Saleen also left his fingerprints all over his truck’s styling. He swelled the front bumper and grille to help the bigger engine inhale more air. The truck’s sides taper aerodynamically, like a woman’s waist. Tailpipes vent in front of the rear wheels, creating the truck’s rumble, leading to its nickname: Thunder.

The first trucks, 2007 models, are scheduled to be in about 170 dealer showrooms this summer, including Santa Margarita Ford, Sunset Ford and Villa Ford in Orange County.

Saleen has not set a price, but expects to charge at least $5,000 more than the F-150 Lariat’s $31,180 manufacturer’s suggested retail price. The truck still costs — and looks — like a Ford.

In Fisker’s case, it’s hard to see the Mercedes inside the Tramonto. He and his partner, Bernhard Koehler, enlarged the SL55’s wheels, enhanced the suspension, added horsepower and redesigned the interiors. They kept the SL55’s convertible hardtop, which folds into the trunk like an elaborate piece of origami.

But they completely transformed the Mercedes’ body — substituting 60 percent of the original steel and aluminum shell with carbon fiber to lighten the vehicle’s weight. They designed narrow slits for taillights and a grinning mesh-covered front grille inspired by the silhouette of the F-22A “Raptor” fighter plane.

Fisker and Koehler announced their company’s formation in January 2005 and put the first Tramonto on the road seven months later, a tribute, they said, to their design methods, details of which they said are proprietary.

The obsidian-black coupe and a second Fisker model, called the Latigo CS, have clocked almost 7,000 miles on their odometers as they travel to car shows.
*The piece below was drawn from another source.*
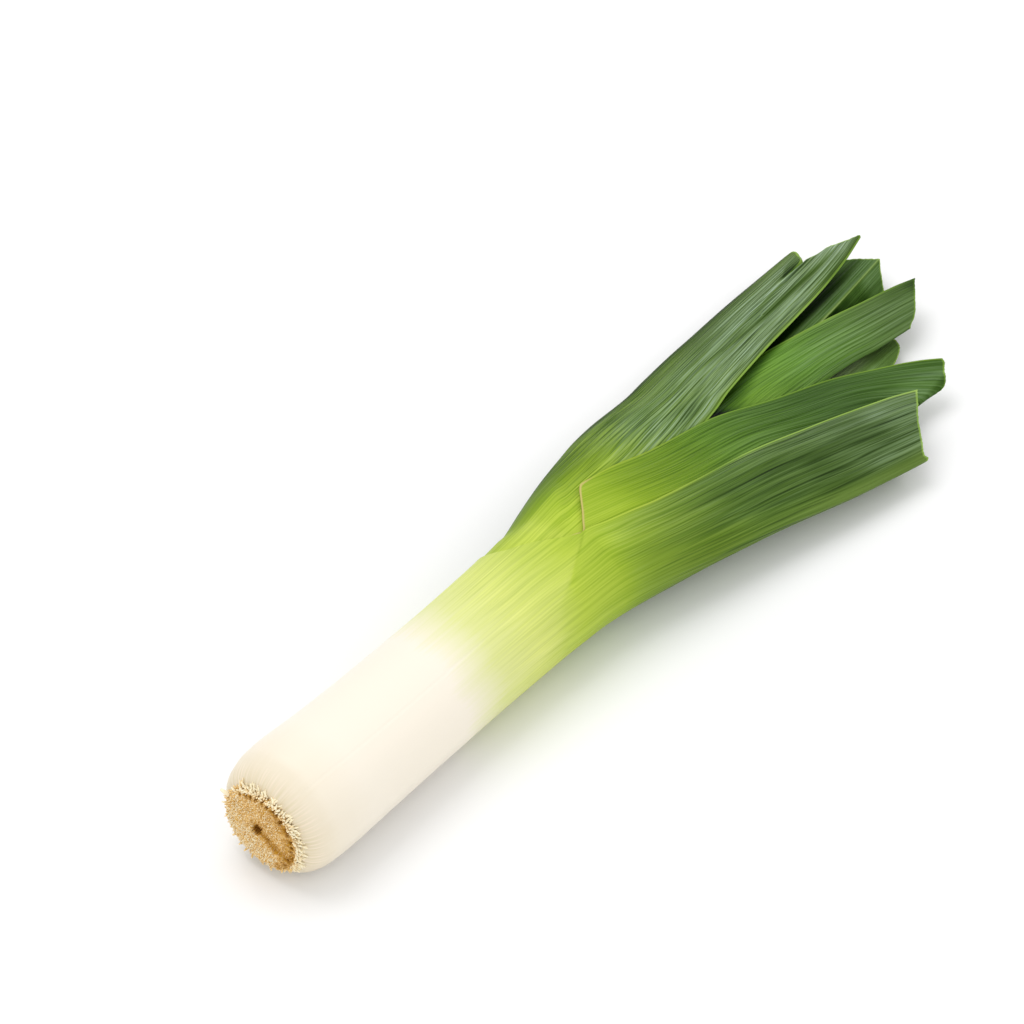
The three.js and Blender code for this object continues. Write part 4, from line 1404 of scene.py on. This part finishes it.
class LeekStage(bpy.types.PropertyGroup):
    """The floor and the lights."""

    floor: colour_property("Floor", "The pale floor", (0.86, 0.86, 0.86))
    key_power: power_property("Key light", "Power of the large soft light", 6.9)
    fill_power: power_property("Fill light", "Power of the weak light from the front", 2.7)
    root_power: power_property("Root light", "Power of the weak light at the root end", 1.2)
    end_power: power_property("End light", "Power of the weak light at the leaf ends", 1.6)
    key_size: length_property("Key light size", "Width of the large soft light", 0.9)
    fill_size: length_property("Fill light size", "Width of each weak light", 1.4)
    sky_strength: share_property("Sky", "Strength of the even light all round", 0.88)


# ---- Operators ----


class LEEK_OT_root_plate(bpy.types.Operator):
    """Builds the root plate: its face with the hole and furrow, and the cut roots on it and round it"""

    bl_idname = "leek.root_plate"
    bl_label = "Root plate"

    def execute(self, context):
        sizes, colours = context.scene.leek_sizes, context.scene.leek_colours
        build_root_face(root_material("Root face", colours, False))
        build_root_stubs(sizes, root_material("Cut roots", colours, True))
        return {"FINISHED"}


class LEEK_OT_outer_leaf(bpy.types.Operator):
    """Builds the white shank's outer sheath with the blade of the outermost leaf"""

    bl_idname = "leek.outer_leaf"
    bl_label = "Outer leaf and shank"

    def execute(self, context):
        stops = (
            (4, "shoulder"), (12, "shoulder", "ivory", 0.65), (28, "ivory"), (76, "ivory"),
            (96, "ivory", "pale", 0.8), (114, "pale"), (133, "pale", "neck", 0.7), (148, "neck"),
            (172, "fresh", "neck", 0.12), (200, "fresh", "outer_mid", 0.65), (230, "outer_mid"),
            (285, "outer_far"),
        )
        skin = leaf_material(
            context.scene, "Outer leaf skin", stops, wax=0.42, ribs=0.45, grain=0.32, streakiness=12.0
        )
        build_outer_leaf(context.scene.leek_sizes, skin)
        return {"FINISHED"}


class LEEK_OT_heart(bpy.types.Operator):
    """Builds the column of unopened leaves inside the neck"""

    bl_idname = "leek.heart"
    bl_label = "Heart"

    def execute(self, context):
        stops = ((140, "pale"), (180, "neck"), (215, "fresh"))
        build_heart(leaf_material(context.scene, "Heart leaf skin", stops))
        return {"FINISHED"}


class LEEK_OT_folded_leaves(bpy.types.Operator):
    """Builds the second, third and fourth leaves, which are folded along a keel"""

    bl_idname = "leek.folded_leaves"
    bl_label = "Folded leaves"

    def execute(self, context):
        scene = context.scene
        second = leaf_material(
            scene, "Second leaf skin",
            (
                (156, "neck", "fresh", 0.6), (184, "fresh"), (206, "fresh", "second_mid", 0.6),
                (236, "second_mid"), (282, "second_far"),
            ),
            wax=0.3, ribs=0.2, rib_scale=0.62, grain=0.38, lines=0.24, specular=0.04,
        )
        third = leaf_material(
            scene, "Third leaf skin",
            (
                (149, "pale", "neck", 0.9), (155, "neck", "fresh", 0.5), (164, "neck", "fresh", 0.95),
                (175, "fresh", "third_mid", 0.28), (195, "fresh", "third_mid", 0.5), (226, "third_mid"),
                (300, "third_far"),
            ),
            wax=0.9, ribs=0.22, rib_scale=0.6, grain=0.72, tone=0.08, lines=0.42, full_blade=230.0,
            fineness=1.3, specular=0.03,
        )
        fourth = leaf_material(
            scene, "Fourth leaf skin",
            ((232, "fresh", "fourth_mid", 0.6), (305, "fourth_mid"), (350, "fourth_far")),
            wax=0.5, ribs=0.14, rib_scale=0.8, grain=0.36, lines=0.18,
        )
        build_folded_leaf("second_leaf", "leaf_2", SECOND, scene.leek_sizes, second)
        build_folded_leaf("third_leaf", "leaf_3", THIRD, scene.leek_sizes, third, third_neck_lift)
        build_folded_leaf("fourth_leaf", "leaf_4", FOURTH, scene.leek_sizes, fourth)
        return {"FINISHED"}


class LEEK_OT_open_leaves(bpy.types.Operator):
    """Builds the fifth and sixth leaves, which have come unfolded deep in the fan"""

    bl_idname = "leek.open_leaves"
    bl_label = "Open leaves"

    def execute(self, context):
        stops = ((230, "fourth_mid", "inner", 0.5), (330, "inner"))
        skin = leaf_material(context.scene, "Inner leaf skin", stops, wax=0.25, ribs=0.15, specular=0.01)
        build_strip("fifth_leaf", "leaf_5", FIFTH, context.scene.leek_sizes, skin)
        build_strip("sixth_leaf", "leaf_6", SIXTH, context.scene.leek_sizes, skin)
        return {"FINISHED"}


# The stage is in metres. Only the lens and CAMERA_AIM, the place on the floor that the camera looks at, are
# in millimetres. The floor lies a little below the leek, so that no two faces share a plane.
FLOOR_REACH = 3
FLOOR_HEIGHT = -0.0001
CAMERA_AIM = (184.075, 49.45)
CAMERA_AZIMUTH = math.radians(-50.5)
CAMERA_ELEVATION = math.radians(42)
CAMERA_DISTANCE = 1.086954
LENS_LENGTH, SENSOR_WIDTH = 105, 36


def place_lamp(scene, name, size, power, location):
    """A square soft light that points at the leek."""
    light = bpy.data.lights.new(name, "AREA")
    light.shape, light.size, light.energy = "SQUARE", size, power
    lamp = bpy.data.objects.new(name, light)
    lamp.location = location
    lamp.rotation_euler = (-lamp.location).to_track_quat("-Z", "Y").to_euler()
    scene.collection.objects.link(lamp)


class LEEK_OT_stage(bpy.types.Operator):
    """Makes the pale floor, the soft lights and the camera"""

    bl_idname = "leek.stage"
    bl_label = "Floor, lights and camera"

    def execute(self, context):
        stage, scene = context.scene.leek_stage, context.scene
        mesh = bpy.data.meshes.new("floor")
        sides = ((-1, -1), (1, -1), (1, 1), (-1, 1))
        corners = [(FLOOR_REACH * x, FLOOR_REACH * y, FLOOR_HEIGHT) for x, y in sides]
        mesh.from_pydata(corners, [], [(0, 1, 2, 3)])
        mesh.materials.append(floor_material(stage.floor))
        floor = bpy.data.objects.new("floor", mesh)
        scene.collection.objects.link(floor)

        place_lamp(scene, "key light", stage.key_size, stage.key_power, (-0.08, 0.45, 1.28))
        place_lamp(scene, "fill light", stage.fill_size, stage.fill_power, (-0.4, -1.05, 0.5))
        place_lamp(scene, "end light", stage.fill_size, stage.end_power, (1.1, -0.35, 0.55))
        place_lamp(scene, "root light", stage.fill_size, stage.root_power, (-0.95, -0.3, 0.6))

        world = bpy.data.worlds.new("studio")
        world.use_nodes = True
        sky = world.node_tree.nodes["Background"].inputs
        sky["Color"].default_value = (1, 1, 1, 1)
        sky["Strength"].default_value = stage.sky_strength
        scene.world = world
        scene.view_settings.view_transform = "Standard"
        scene.view_settings.look = "None"

        lens = bpy.data.cameras.new("camera")
        lens.lens, lens.sensor_width = LENS_LENGTH, SENSOR_WIDTH
        camera = bpy.data.objects.new("camera", lens)
        level = math.cos(CAMERA_ELEVATION)
        across, towards = math.sin(CAMERA_AZIMUTH) * level, -math.cos(CAMERA_AZIMUTH) * level
        back = Vector((across, towards, math.sin(CAMERA_ELEVATION)))
        aim = Vector((*((CAMERA_AIM + BUILD_SHIFT[:2]) * MM), 0))
        camera.location = aim + CAMERA_DISTANCE * back
        camera.rotation_euler = (-back).to_track_quat("-Z", "Y").to_euler()
        scene.collection.objects.link(camera)
        scene.camera = camera
        return {"FINISHED"}


class LEEK_PT_builder(bpy.types.Panel):
    """Sizes, colours and builders of the leek"""

    bl_label = "Leek"
    bl_space_type = "VIEW_3D"
    bl_region_type = "UI"
    bl_category = "Leek"

    def draw(self, context):
        for group in (context.scene.leek_sizes, context.scene.leek_colours, context.scene.leek_stage):
            box = self.layout.box()
            for name in group.__annotations__:
                box.prop(group, name)
        for operator in OPERATORS:
            self.layout.operator(operator.bl_idname)


OPERATORS = (
    LEEK_OT_root_plate, LEEK_OT_outer_leaf, LEEK_OT_heart, LEEK_OT_folded_leaves, LEEK_OT_open_leaves,
    LEEK_OT_stage,
)
CLASSES = (LeekSizes, LeekColours, LeekStage, *OPERATORS, LEEK_PT_builder)


def register():
    for item in CLASSES:
        bpy.utils.register_class(item)
    bpy.types.Scene.leek_sizes = bpy.props.PointerProperty(type=LeekSizes)
    bpy.types.Scene.leek_colours = bpy.props.PointerProperty(type=LeekColours)
    bpy.types.Scene.leek_stage = bpy.props.PointerProperty(type=LeekStage)


def unregister():
    del bpy.types.Scene.leek_stage
    del bpy.types.Scene.leek_colours
    del bpy.types.Scene.leek_sizes
    for item in reversed(CLASSES):
        bpy.utils.unregister_class(item)


def main():
    register()
    bpy.ops.leek.root_plate()
    bpy.ops.leek.outer_leaf()
    bpy.ops.leek.heart()
    bpy.ops.leek.folded_leaves()
    bpy.ops.leek.open_leaves()
    bpy.ops.leek.stage()


if __name__ == "__main__":
    main()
“Our idea was to build a real car that works,” Fisker said.

Neither Saleen nor Fisker would disclose their privately-held companies’ financial data. They raised capital from investors and car enthusiasts around the nation. One of them, Dag Wilkinson, a Dana Point real estate developer, said he hopes to recoup his money in three years, although he’s not interested in buying a Fisker.

“My Puritan streak tells me I shouldn’t spend that much on a car,” Wilkinson said.